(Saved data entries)
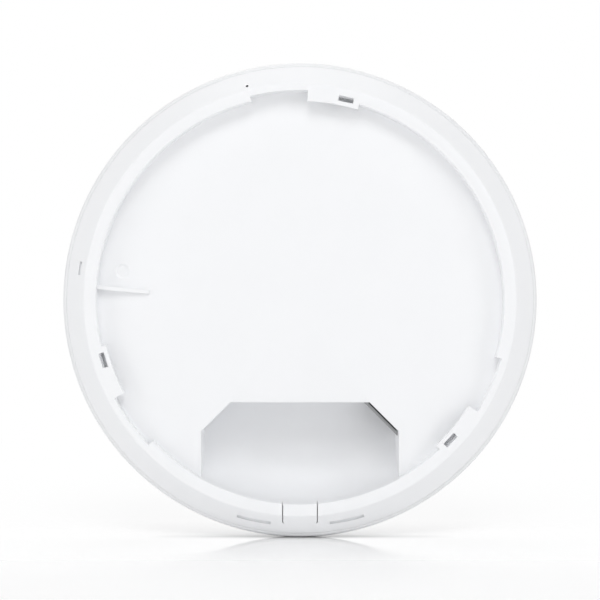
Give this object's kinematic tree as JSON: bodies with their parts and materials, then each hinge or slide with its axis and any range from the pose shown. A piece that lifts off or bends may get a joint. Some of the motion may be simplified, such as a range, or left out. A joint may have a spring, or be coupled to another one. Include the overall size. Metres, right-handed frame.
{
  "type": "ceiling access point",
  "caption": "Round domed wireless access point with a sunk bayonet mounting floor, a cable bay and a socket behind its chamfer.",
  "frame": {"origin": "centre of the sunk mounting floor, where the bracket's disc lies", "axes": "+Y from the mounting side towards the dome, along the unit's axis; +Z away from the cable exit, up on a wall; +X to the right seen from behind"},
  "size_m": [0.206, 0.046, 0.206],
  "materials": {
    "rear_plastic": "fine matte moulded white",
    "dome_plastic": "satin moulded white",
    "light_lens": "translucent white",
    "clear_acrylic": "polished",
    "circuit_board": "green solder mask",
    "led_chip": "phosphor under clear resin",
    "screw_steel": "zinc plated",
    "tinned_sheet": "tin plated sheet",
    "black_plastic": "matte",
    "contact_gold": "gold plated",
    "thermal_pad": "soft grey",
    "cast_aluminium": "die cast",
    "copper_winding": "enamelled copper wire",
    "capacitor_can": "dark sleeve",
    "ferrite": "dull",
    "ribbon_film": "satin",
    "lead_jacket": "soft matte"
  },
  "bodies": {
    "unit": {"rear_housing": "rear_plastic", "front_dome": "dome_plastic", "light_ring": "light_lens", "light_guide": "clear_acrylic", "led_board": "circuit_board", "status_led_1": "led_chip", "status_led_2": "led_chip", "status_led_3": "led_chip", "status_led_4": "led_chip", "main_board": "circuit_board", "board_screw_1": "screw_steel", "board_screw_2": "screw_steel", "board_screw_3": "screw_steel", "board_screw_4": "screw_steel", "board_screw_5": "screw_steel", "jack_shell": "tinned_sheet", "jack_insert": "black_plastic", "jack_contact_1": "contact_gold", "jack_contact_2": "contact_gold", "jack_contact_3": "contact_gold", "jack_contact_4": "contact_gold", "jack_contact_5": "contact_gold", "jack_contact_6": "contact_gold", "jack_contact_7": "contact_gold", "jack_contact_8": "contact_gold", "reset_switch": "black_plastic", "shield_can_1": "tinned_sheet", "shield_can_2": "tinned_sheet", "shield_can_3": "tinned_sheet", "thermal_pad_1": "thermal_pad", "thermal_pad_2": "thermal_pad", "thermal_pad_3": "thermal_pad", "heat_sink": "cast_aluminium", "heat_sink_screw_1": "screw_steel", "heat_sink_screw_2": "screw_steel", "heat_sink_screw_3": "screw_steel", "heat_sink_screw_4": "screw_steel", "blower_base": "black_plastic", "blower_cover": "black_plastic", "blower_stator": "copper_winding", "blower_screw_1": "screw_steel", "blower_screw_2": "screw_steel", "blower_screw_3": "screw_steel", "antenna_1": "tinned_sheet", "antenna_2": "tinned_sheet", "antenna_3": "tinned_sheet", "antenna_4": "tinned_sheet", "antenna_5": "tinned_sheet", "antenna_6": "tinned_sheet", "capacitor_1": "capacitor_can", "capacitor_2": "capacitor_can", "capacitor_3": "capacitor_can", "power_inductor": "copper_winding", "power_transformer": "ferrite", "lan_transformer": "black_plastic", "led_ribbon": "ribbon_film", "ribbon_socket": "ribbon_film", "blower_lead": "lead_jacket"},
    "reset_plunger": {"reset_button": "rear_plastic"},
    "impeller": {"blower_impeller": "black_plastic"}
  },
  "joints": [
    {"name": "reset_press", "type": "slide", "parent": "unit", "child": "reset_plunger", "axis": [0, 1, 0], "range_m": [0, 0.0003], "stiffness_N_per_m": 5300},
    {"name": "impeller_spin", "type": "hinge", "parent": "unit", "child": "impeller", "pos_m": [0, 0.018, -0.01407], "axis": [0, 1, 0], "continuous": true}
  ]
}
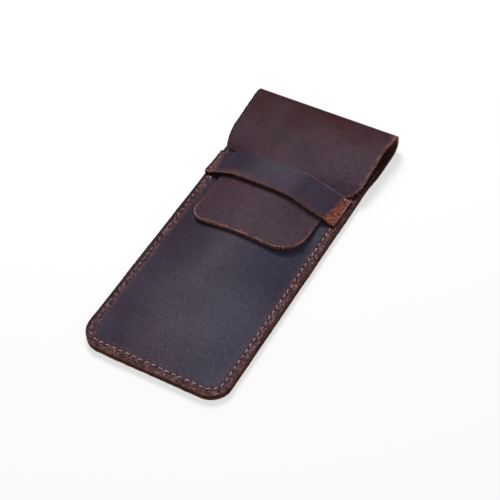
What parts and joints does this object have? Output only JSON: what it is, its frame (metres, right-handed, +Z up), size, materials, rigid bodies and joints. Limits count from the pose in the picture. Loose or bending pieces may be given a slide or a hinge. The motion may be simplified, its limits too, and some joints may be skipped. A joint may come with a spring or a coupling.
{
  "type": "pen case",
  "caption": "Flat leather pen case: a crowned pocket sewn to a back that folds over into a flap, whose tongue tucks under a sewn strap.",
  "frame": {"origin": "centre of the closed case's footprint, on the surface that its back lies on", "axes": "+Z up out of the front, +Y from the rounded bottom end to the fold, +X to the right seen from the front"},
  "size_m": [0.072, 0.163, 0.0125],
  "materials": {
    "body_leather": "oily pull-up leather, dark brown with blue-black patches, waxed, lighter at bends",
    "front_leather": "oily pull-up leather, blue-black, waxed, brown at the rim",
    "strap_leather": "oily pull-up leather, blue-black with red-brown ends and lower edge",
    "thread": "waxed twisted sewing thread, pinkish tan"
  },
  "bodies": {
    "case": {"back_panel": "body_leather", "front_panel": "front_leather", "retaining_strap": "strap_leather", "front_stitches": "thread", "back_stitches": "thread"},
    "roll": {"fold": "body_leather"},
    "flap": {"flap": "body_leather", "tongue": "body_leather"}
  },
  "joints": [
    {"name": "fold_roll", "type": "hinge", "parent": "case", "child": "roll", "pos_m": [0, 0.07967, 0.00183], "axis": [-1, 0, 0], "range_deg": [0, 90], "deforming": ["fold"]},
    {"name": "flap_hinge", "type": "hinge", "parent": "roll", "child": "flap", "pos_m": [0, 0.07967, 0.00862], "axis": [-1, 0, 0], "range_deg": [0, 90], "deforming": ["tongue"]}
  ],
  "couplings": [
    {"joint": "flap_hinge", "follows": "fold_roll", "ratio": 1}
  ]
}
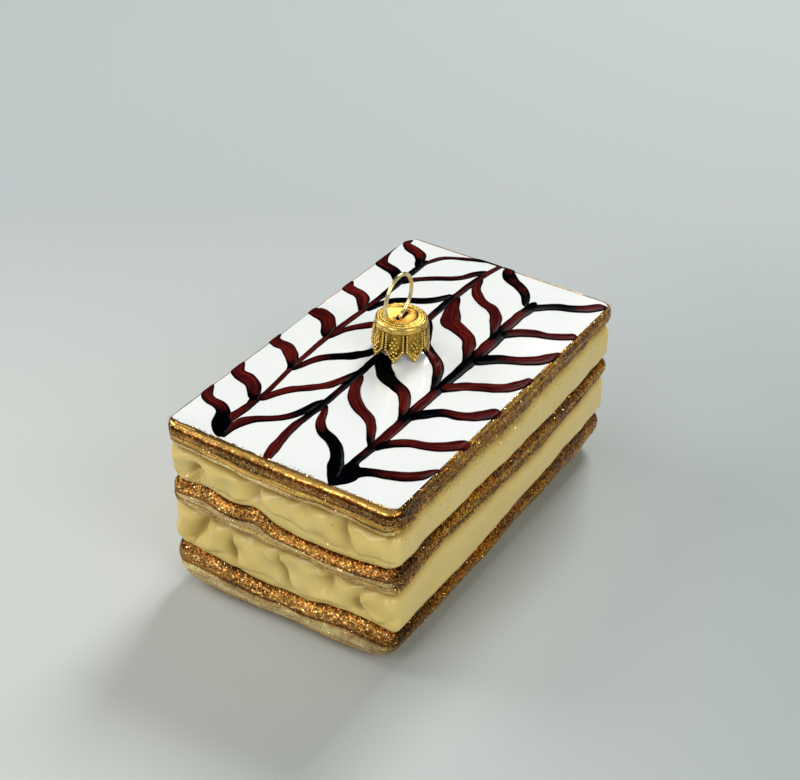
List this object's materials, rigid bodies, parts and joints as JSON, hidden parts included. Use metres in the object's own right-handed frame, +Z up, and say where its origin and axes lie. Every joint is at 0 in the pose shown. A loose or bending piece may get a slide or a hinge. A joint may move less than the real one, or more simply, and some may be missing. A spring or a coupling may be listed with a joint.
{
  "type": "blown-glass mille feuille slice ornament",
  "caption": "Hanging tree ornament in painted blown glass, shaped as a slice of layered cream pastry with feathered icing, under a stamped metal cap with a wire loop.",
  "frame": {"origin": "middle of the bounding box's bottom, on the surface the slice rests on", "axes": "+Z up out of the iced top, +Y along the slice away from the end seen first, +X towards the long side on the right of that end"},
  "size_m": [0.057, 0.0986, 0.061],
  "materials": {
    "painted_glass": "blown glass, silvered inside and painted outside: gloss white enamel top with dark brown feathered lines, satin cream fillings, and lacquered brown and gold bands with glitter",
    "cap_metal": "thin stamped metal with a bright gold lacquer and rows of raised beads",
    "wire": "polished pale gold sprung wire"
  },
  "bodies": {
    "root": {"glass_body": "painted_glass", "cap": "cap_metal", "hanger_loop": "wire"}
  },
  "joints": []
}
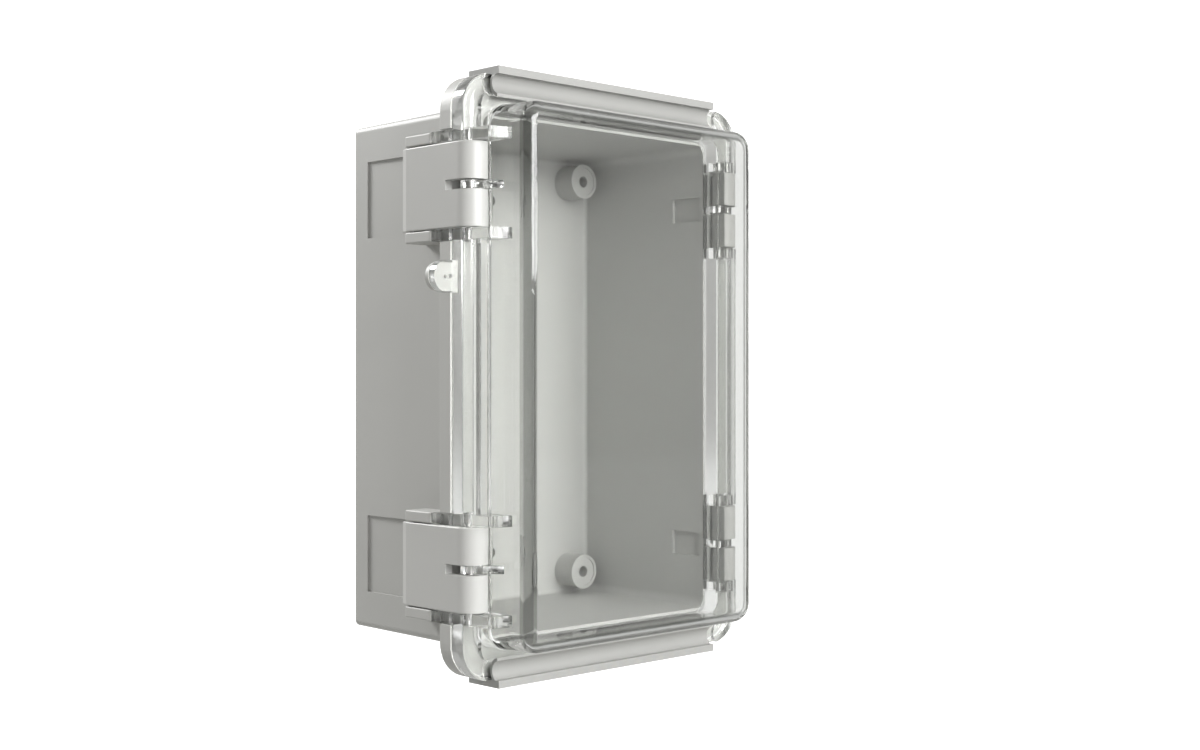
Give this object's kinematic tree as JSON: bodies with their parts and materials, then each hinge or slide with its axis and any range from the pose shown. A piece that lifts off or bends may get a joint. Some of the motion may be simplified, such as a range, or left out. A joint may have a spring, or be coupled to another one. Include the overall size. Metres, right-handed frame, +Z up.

Your objective: Print the records above exactly as they appear.

Answer for this exercise:
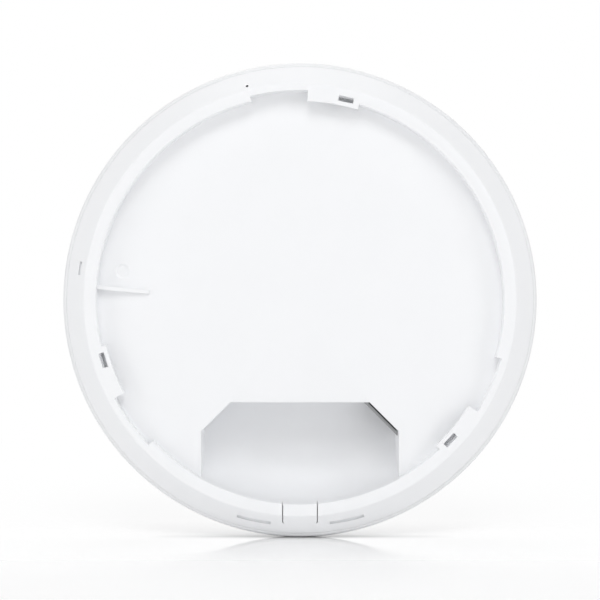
Give this object's kinematic tree as JSON: bodies with their parts and materials, then each hinge or slide with its axis and any range from the pose shown. A piece that lifts off or bends may get a joint. Some of the motion may be simplified, such as a range, or left out. A joint may have a spring, or be coupled to another one. Include the overall size. Metres, right-handed frame.
{
  "type": "ceiling access point",
  "caption": "Round domed wireless access point with a sunk bayonet mounting floor, a cable bay and a socket behind its chamfer.",
  "frame": {"origin": "centre of the sunk mounting floor, where the bracket's disc lies", "axes": "+Y from the mounting side towards the dome, along the unit's axis; +Z away from the cable exit, up on a wall; +X to the right seen from behind"},
  "size_m": [0.206, 0.046, 0.206],
  "materials": {
    "rear_plastic": "fine matte moulded white",
    "dome_plastic": "satin moulded white",
    "light_lens": "translucent white",
    "clear_acrylic": "polished",
    "circuit_board": "green solder mask",
    "led_chip": "phosphor under clear resin",
    "screw_steel": "zinc plated",
    "tinned_sheet": "tin plated sheet",
    "black_plastic": "matte",
    "contact_gold": "gold plated",
    "thermal_pad": "soft grey",
    "cast_aluminium": "die cast",
    "copper_winding": "enamelled copper wire",
    "capacitor_can": "dark sleeve",
    "ferrite": "dull",
    "ribbon_film": "satin",
    "lead_jacket": "soft matte"
  },
  "bodies": {
    "unit": {"rear_housing": "rear_plastic", "front_dome": "dome_plastic", "light_ring": "light_lens", "light_guide": "clear_acrylic", "led_board": "circuit_board", "status_led_1": "led_chip", "status_led_2": "led_chip", "status_led_3": "led_chip", "status_led_4": "led_chip", "main_board": "circuit_board", "board_screw_1": "screw_steel", "board_screw_2": "screw_steel", "board_screw_3": "screw_steel", "board_screw_4": "screw_steel", "board_screw_5": "screw_steel", "jack_shell": "tinned_sheet", "jack_insert": "black_plastic", "jack_contact_1": "contact_gold", "jack_contact_2": "contact_gold", "jack_contact_3": "contact_gold", "jack_contact_4": "contact_gold", "jack_contact_5": "contact_gold", "jack_contact_6": "contact_gold", "jack_contact_7": "contact_gold", "jack_contact_8": "contact_gold", "reset_switch": "black_plastic", "shield_can_1": "tinned_sheet", "shield_can_2": "tinned_sheet", "shield_can_3": "tinned_sheet", "thermal_pad_1": "thermal_pad", "thermal_pad_2": "thermal_pad", "thermal_pad_3": "thermal_pad", "heat_sink": "cast_aluminium", "heat_sink_screw_1": "screw_steel", "heat_sink_screw_2": "screw_steel", "heat_sink_screw_3": "screw_steel", "heat_sink_screw_4": "screw_steel", "blower_base": "black_plastic", "blower_cover": "black_plastic", "blower_stator": "copper_winding", "blower_screw_1": "screw_steel", "blower_screw_2": "screw_steel", "blower_screw_3": "screw_steel", "antenna_1": "tinned_sheet", "antenna_2": "tinned_sheet", "antenna_3": "tinned_sheet", "antenna_4": "tinned_sheet", "antenna_5": "tinned_sheet", "antenna_6": "tinned_sheet", "capacitor_1": "capacitor_can", "capacitor_2": "capacitor_can", "capacitor_3": "capacitor_can", "power_inductor": "copper_winding", "power_transformer": "ferrite", "lan_transformer": "black_plastic", "led_ribbon": "ribbon_film", "ribbon_socket": "ribbon_film", "blower_lead": "lead_jacket"},
    "reset_plunger": {"reset_button": "rear_plastic"},
    "impeller": {"blower_impeller": "black_plastic"}
  },
  "joints": [
    {"name": "reset_press", "type": "slide", "parent": "unit", "child": "reset_plunger", "axis": [0, 1, 0], "range_m": [0, 0.0003], "stiffness_N_per_m": 5300},
    {"name": "impeller_spin", "type": "hinge", "parent": "unit", "child": "impeller", "pos_m": [0, 0.018, -0.01407], "axis": [0, 1, 0], "continuous": true}
  ]
}
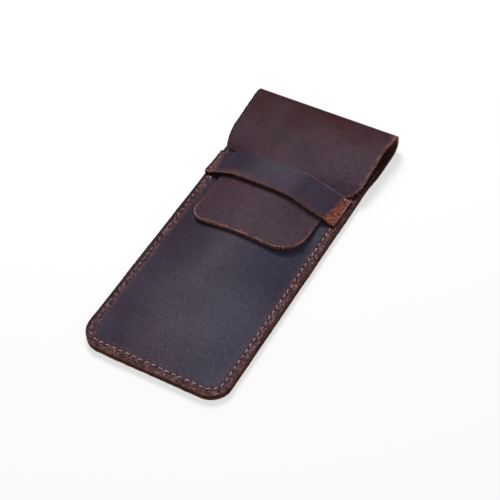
What parts and joints does this object have? Output only JSON: what it is, its frame (metres, right-handed, +Z up), size, materials, rigid bodies and joints. Limits count from the pose in the picture. Loose or bending pieces may be given a slide or a hinge. The motion may be simplified, its limits too, and some joints may be skipped. A joint may come with a spring or a coupling.
{
  "type": "pen case",
  "caption": "Flat leather pen case: a crowned pocket sewn to a back that folds over into a flap, whose tongue tucks under a sewn strap.",
  "frame": {"origin": "centre of the closed case's footprint, on the surface that its back lies on", "axes": "+Z up out of the front, +Y from the rounded bottom end to the fold, +X to the right seen from the front"},
  "size_m": [0.072, 0.163, 0.0125],
  "materials": {
    "body_leather": "oily pull-up leather, dark brown with blue-black patches, waxed, lighter at bends",
    "front_leather": "oily pull-up leather, blue-black, waxed, brown at the rim",
    "strap_leather": "oily pull-up leather, blue-black with red-brown ends and lower edge",
    "thread": "waxed twisted sewing thread, pinkish tan"
  },
  "bodies": {
    "case": {"back_panel": "body_leather", "front_panel": "front_leather", "retaining_strap": "strap_leather", "front_stitches": "thread", "back_stitches": "thread"},
    "roll": {"fold": "body_leather"},
    "flap": {"flap": "body_leather", "tongue": "body_leather"}
  },
  "joints": [
    {"name": "fold_roll", "type": "hinge", "parent": "case", "child": "roll", "pos_m": [0, 0.07967, 0.00183], "axis": [-1, 0, 0], "range_deg": [0, 90], "deforming": ["fold"]},
    {"name": "flap_hinge", "type": "hinge", "parent": "roll", "child": "flap", "pos_m": [0, 0.07967, 0.00862], "axis": [-1, 0, 0], "range_deg": [0, 90], "deforming": ["tongue"]}
  ],
  "couplings": [
    {"joint": "flap_hinge", "follows": "fold_roll", "ratio": 1}
  ]
}
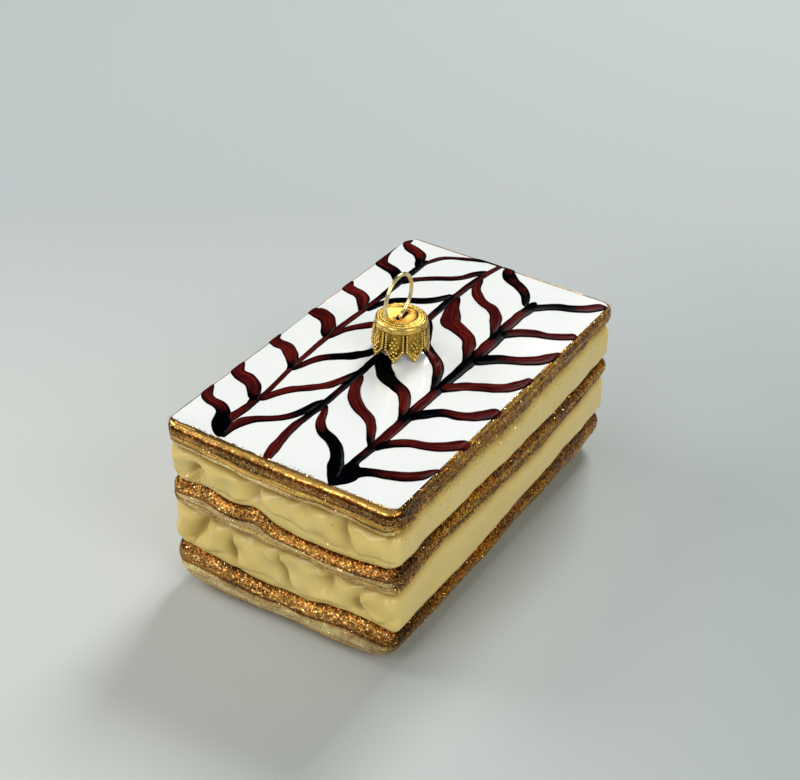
List this object's materials, rigid bodies, parts and joints as JSON, hidden parts included. Use metres in the object's own right-handed frame, +Z up, and say where its origin and axes lie. Every joint is at 0 in the pose shown. A loose or bending piece may get a slide or a hinge. A joint may move less than the real one, or more simply, and some may be missing. A spring or a coupling may be listed with a joint.
{
  "type": "blown-glass mille feuille slice ornament",
  "caption": "Hanging tree ornament in painted blown glass, shaped as a slice of layered cream pastry with feathered icing, under a stamped metal cap with a wire loop.",
  "frame": {"origin": "middle of the bounding box's bottom, on the surface the slice rests on", "axes": "+Z up out of the iced top, +Y along the slice away from the end seen first, +X towards the long side on the right of that end"},
  "size_m": [0.057, 0.0986, 0.061],
  "materials": {
    "painted_glass": "blown glass, silvered inside and painted outside: gloss white enamel top with dark brown feathered lines, satin cream fillings, and lacquered brown and gold bands with glitter",
    "cap_metal": "thin stamped metal with a bright gold lacquer and rows of raised beads",
    "wire": "polished pale gold sprung wire"
  },
  "bodies": {
    "root": {"glass_body": "painted_glass", "cap": "cap_metal", "hanger_loop": "wire"}
  },
  "joints": []
}
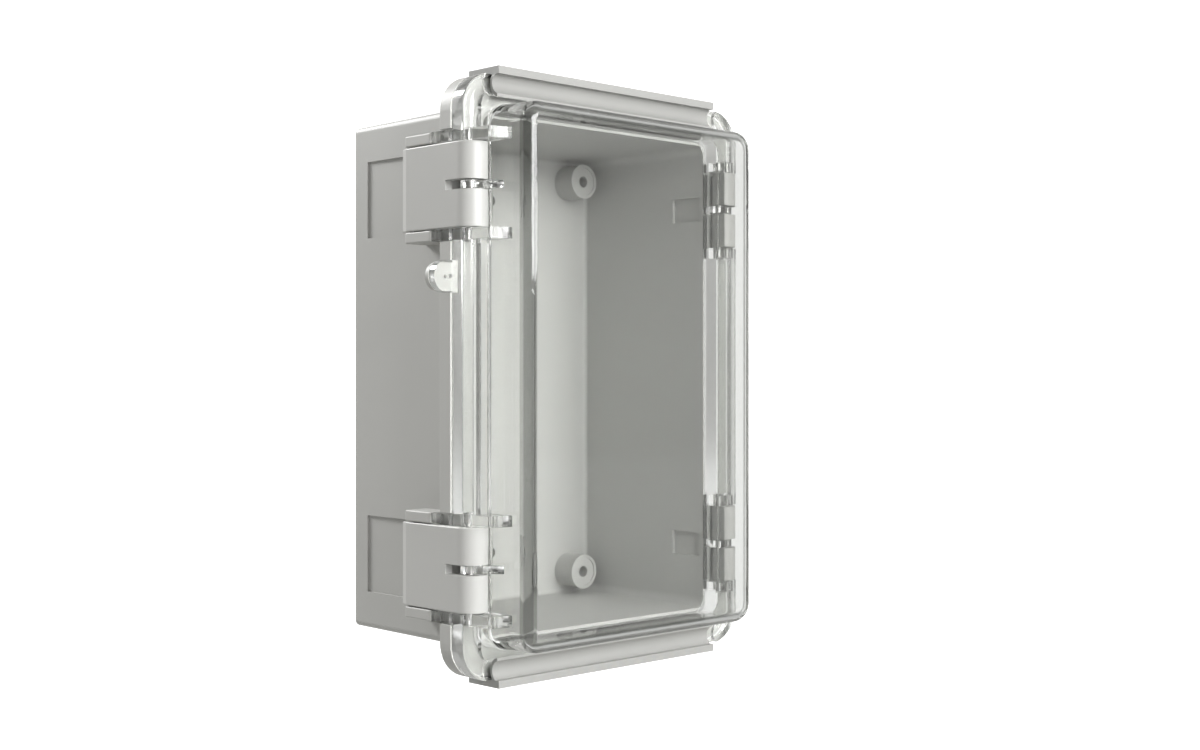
Give this object's kinematic tree as JSON: bodies with their parts and materials, then each hinge or slide with its axis and any range from the pose shown. A piece that lifts off or bends may get a joint. Some of the motion may be simplified, such as a range, or left out. A joint may have a spring, or be coupled to another one. Include the overall size. Metres, right-handed frame, +Z up.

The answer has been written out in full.